What does it mean to be an “adult”? What has changed from generation to generation in defining adulthood and what are the implications for the church in reaching a new generation of adults? How do we reach who researchers refer to as emerging adults with the Gospel of Jesus Christ; such that they become fully engaged in the life and mission of the church in the first decades of the 21st Century?


These are just a few of the questions that I had the opportunity to discuss with pastors, young adult ministers, and campus ministry directors at the 2013 Baptist General Assembly of Virginia (BGAV) in Fredericksburg earlier this week. We were fortunate to be joined by Dr. Chris Kiesling, professor at Asbury Seminary and co-author of Spiritual Formation in Emerging Adulthood: A practical Theology for College and Young Adult Ministry. Dr. Kiesling outlines five sociological markers that define adulthood and how they have shifted over the generations. I had the opportunity to visit with him and he was gracious to share about this shift on video. Check out this two minute video of Dr. Chris Kiesling.

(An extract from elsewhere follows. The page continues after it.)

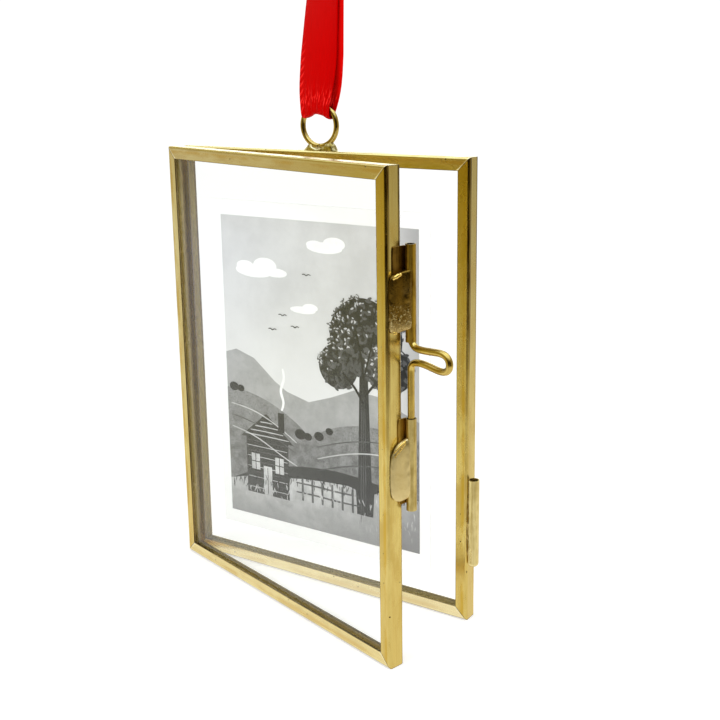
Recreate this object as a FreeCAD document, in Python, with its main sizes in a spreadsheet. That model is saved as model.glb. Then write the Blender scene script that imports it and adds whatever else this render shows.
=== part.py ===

The two “markers” that today’s emerging adults have dropped are marriage and having children. What has remained is a collective generation that holds in high esteem the qualities of autonomy, self-reliance, personal ambition/success, and independence.

What is so interesting, though, is how these two missing “markers of adulthood” essentially comprise the quality where one chooses to take responsibility for another person.

Visiting with Dr. Kiesling and the other ministers, I was soberly reminded that as the church, we must include the divinely Christ-like quality of Jesus’ sense of “otherness” in our practice of making disciples. Are we totally missing that mark as a generation? Jesus said, “Greater love has no one than this, that someone lay down his life for his friends” (John 15:13). Jesus repeatedly modeled this quality with his disciples, up to the ultimate demonstration on the Cross.

Now, of course, marriage and having children are not the only ways in which we demonstrate this quality of otherness – they are simply sociological markers for this quality researchers look for in each generation. And despite the seemingly intensely individualistic nature, emerging adults are very much desirous of community; and they desire to give back to the community. So as the church reaches this generation with the Gospel we need to continue to foster the incredible opportunities to serve our community and world. But let us also promote Jesus’ sense of otherness as we serve – such that it becomes part of who we are as the next generation of the Church.